• Problem to work on:
Quote the data below in full, please, without altering anything.

== Data section

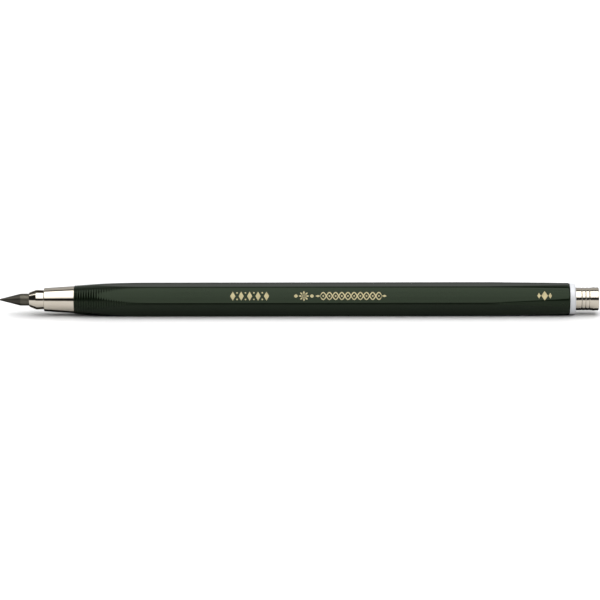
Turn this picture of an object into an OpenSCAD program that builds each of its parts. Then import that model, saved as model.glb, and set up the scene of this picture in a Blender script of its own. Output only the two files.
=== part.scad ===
// Lead holder with a three-jaw clutch: hexagonal barrel, turned nose and a push button at the rear.
// It lies on one flat of the barrel. +X runs from the lead's point to the push button, +Z is up, and
// the origin is on the resting surface, below the middle of the whole length.
// Every part is drawn on its own axis first, with s = 0 at the barrel's front face and s growing
// towards the button, and is then laid down along X.

/* [Lead] */
// Diameter of the lead
lead_d = 3.15; // [2:0.05:3.8]
// Length of a whole stick of lead
lead_len = 130; // [60:1:134]
// How far the lead stands out of the jaws
lead_out = 8.1; // [4:0.1:16]
// Length of the sharpened cone
lead_cone_len = 5.87; // [2:0.01:9]
// Diameter of the blunt end of the point
lead_tip_d = 0.14; // [0.05:0.01:1]

/* [Barrel] */
// Length of the barrel
barrel_len = 128.6; // [104:0.1:160]
// Width of the hexagon across its flats
hex_af = 8.1; // [7.8:0.1:12]
// Radius of the hexagon's rounded edges
corner_r = 0.6; // [0.2:0.05:1.2]
// How far the turned front reaches before the hexagon is whole
grip_run = 24; // [16:0.5:40]
// How far the rear is turned down to meet the end ring
tail_run = 28.6; // [10:0.1:40]
// Radius of the barrel's rear edge
tail_round = 0.45; // [0.1:0.05:0.6]

/* [Grip grooves] */
// Number of grooves
groove_count = 31; // [5:1:34]
// Distance from one groove to the next
groove_pitch = 0.66; // [0.6:0.01:0.68]
// Width of a groove at its mouth
groove_w = 0.44; // [0.2:0.01:0.55]
// Depth of a groove
groove_depth = 0.14; // [0.05:0.01:0.2]

/* [Nose] */
// Length of the nose in front of the barrel
nose_len = 7.95; // [6:0.05:14]
// Wall of the nose at its mouth
nose_wall = 0.47; // [0.4:0.01:1]
// Radius of the nose's front edge
nose_edge_r = 0.35; // [0.1:0.05:0.39]
// Shoulder by which the nose covers the barrel's front bore
nose_shoulder = 0.48; // [0.3:0.01:1]
// Length of the spigot that screws into the barrel
spigot_len = 9; // [6:0.5:14]
// Wall of the spigot
spigot_wall = 0.45; // [0.3:0.01:0.8]
// Lip of the barrel outside the nose
barrel_lip = 0.15; // [0.1:0.01:0.5]

/* [Clutch] */
// How far the jaws stand out of the nose
jaw_out = 3.85; // [2.5:0.05:6]
// Length of the cone on the front of the jaws
jaw_front_cone = 1.9; // [1:0.05:2.2]
// Wall of the jaws at their front face
jaw_tip_wall = 0.28; // [0.2:0.01:0.6]
// Wall of the jaws at their widest
jaw_head_wall = 1.01; // [0.9:0.01:1.5]
// Wall of the springy shanks behind the jaws
jaw_shank_wall = 0.39; // [0.3:0.01:0.6]
// Width of the saw cuts between the jaws
slot_w = 0.85; // [0.3:0.05:1]
// Turn of the first jaw about the axis, 0 being downwards
jaw_turn = 258.5; // [0:0.5:360]
// Length of the cone that closes the jaws
seat_len = 2.5; // [1.5:0.1:4]
// Radius lost for each millimetre along the closing cone
seat_slope = 0.12; // [0.08:0.01:0.2]
// Depth of the saw cuts behind the barrel's front face
slot_root = 7; // [3:0.5:9]
// Length of the collet's solid rear ring
collet_ring_len = 7; // [4:0.5:12]
// Number of gripping teeth inside the jaws
tooth_count = 10; // [3:1:12]
// Distance from one gripping tooth to the next
tooth_pitch = 0.6; // [0.4:0.05:0.65]
// Depth of the gripping teeth
tooth_depth = 0.12; // [0.05:0.01:0.2]

/* [Tube and spring] */
// Wall of the lead tube
tube_wall = 0.4; // [0.2:0.05:0.5]
// How far the lead tube reaches past the end ring
tube_out = 3.7; // [2:0.1:4.5]
// Thickness of the spring's wire
wire_d = 0.44; // [0.2:0.01:0.5]
// Length of the spring as fitted
spring_len = 16; // [12:0.5:30]
// Turns of the spring
spring_turns = 12; // [6:1:16]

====

• Result for this task:
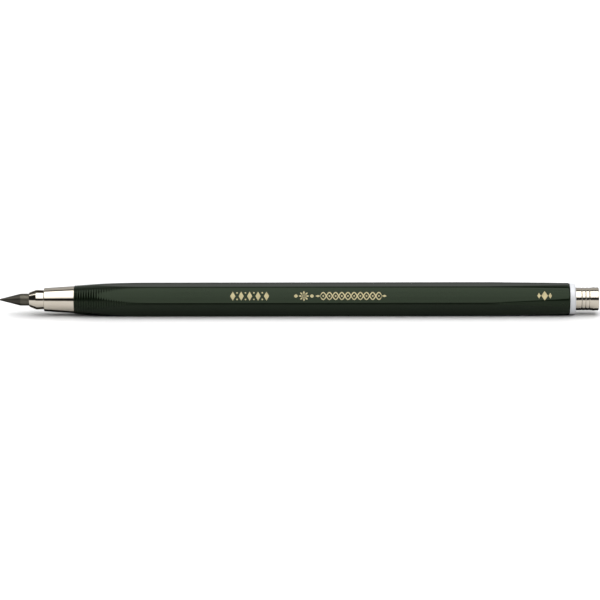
Turn this picture of an object into an OpenSCAD program that builds each of its parts. Then import that model, saved as model.glb, and set up the scene of this picture in a Blender script of its own. Output only the two files.
=== part.scad ===
// Lead holder with a three-jaw clutch: hexagonal barrel, turned nose and a push button at the rear.
// It lies on one flat of the barrel. +X runs from the lead's point to the push button, +Z is up, and
// the origin is on the resting surface, below the middle of the whole length.
// Every part is drawn on its own axis first, with s = 0 at the barrel's front face and s growing
// towards the button, and is then laid down along X.

/* [Lead] */
// Diameter of the lead
lead_d = 3.15; // [2:0.05:3.8]
// Length of a whole stick of lead
lead_len = 130; // [60:1:134]
// How far the lead stands out of the jaws
lead_out = 8.1; // [4:0.1:16]
// Length of the sharpened cone
lead_cone_len = 5.87; // [2:0.01:9]
// Diameter of the blunt end of the point
lead_tip_d = 0.14; // [0.05:0.01:1]

/* [Barrel] */
// Length of the barrel
barrel_len = 128.6; // [104:0.1:160]
// Width of the hexagon across its flats
hex_af = 8.1; // [7.8:0.1:12]
// Radius of the hexagon's rounded edges
corner_r = 0.6; // [0.2:0.05:1.2]
// How far the turned front reaches before the hexagon is whole
grip_run = 24; // [16:0.5:40]
// How far the rear is turned down to meet the end ring
tail_run = 28.6; // [10:0.1:40]
// Radius of the barrel's rear edge
tail_round = 0.45; // [0.1:0.05:0.6]

/* [Grip grooves] */
// Number of grooves
groove_count = 31; // [5:1:34]
// Distance from one groove to the next
groove_pitch = 0.66; // [0.6:0.01:0.68]
// Width of a groove at its mouth
groove_w = 0.44; // [0.2:0.01:0.55]
// Depth of a groove
groove_depth = 0.14; // [0.05:0.01:0.2]

/* [Nose] */
// Length of the nose in front of the barrel
nose_len = 7.95; // [6:0.05:14]
// Wall of the nose at its mouth
nose_wall = 0.47; // [0.4:0.01:1]
// Radius of the nose's front edge
nose_edge_r = 0.35; // [0.1:0.05:0.39]
// Shoulder by which the nose covers the barrel's front bore
nose_shoulder = 0.48; // [0.3:0.01:1]
// Length of the spigot that screws into the barrel
spigot_len = 9; // [6:0.5:14]
// Wall of the spigot
spigot_wall = 0.45; // [0.3:0.01:0.8]
// Lip of the barrel outside the nose
barrel_lip = 0.15; // [0.1:0.01:0.5]

/* [Clutch] */
// How far the jaws stand out of the nose
jaw_out = 3.85; // [2.5:0.05:6]
// Length of the cone on the front of the jaws
jaw_front_cone = 1.9; // [1:0.05:2.2]
// Wall of the jaws at their front face
jaw_tip_wall = 0.28; // [0.2:0.01:0.6]
// Wall of the jaws at their widest
jaw_head_wall = 1.01; // [0.9:0.01:1.5]
// Wall of the springy shanks behind the jaws
jaw_shank_wall = 0.39; // [0.3:0.01:0.6]
// Width of the saw cuts between the jaws
slot_w = 0.85; // [0.3:0.05:1]
// Turn of the first jaw about the axis, 0 being downwards
jaw_turn = 258.5; // [0:0.5:360]
// Length of the cone that closes the jaws
seat_len = 2.5; // [1.5:0.1:4]
// Radius lost for each millimetre along the closing cone
seat_slope = 0.12; // [0.08:0.01:0.2]
// Depth of the saw cuts behind the barrel's front face
slot_root = 7; // [3:0.5:9]
// Length of the collet's solid rear ring
collet_ring_len = 7; // [4:0.5:12]
// Number of gripping teeth inside the jaws
tooth_count = 10; // [3:1:12]
// Distance from one gripping tooth to the next
tooth_pitch = 0.6; // [0.4:0.05:0.65]
// Depth of the gripping teeth
tooth_depth = 0.12; // [0.05:0.01:0.2]

/* [Tube and spring] */
// Wall of the lead tube
tube_wall = 0.4; // [0.2:0.05:0.5]
// How far the lead tube reaches past the end ring
tube_out = 3.7; // [2:0.1:4.5]
// Thickness of the spring's wire
wire_d = 0.44; // [0.2:0.01:0.5]
// Length of the spring as fitted
spring_len = 16; // [12:0.5:30]
// Turns of the spring
spring_turns = 12; // [6:1:16]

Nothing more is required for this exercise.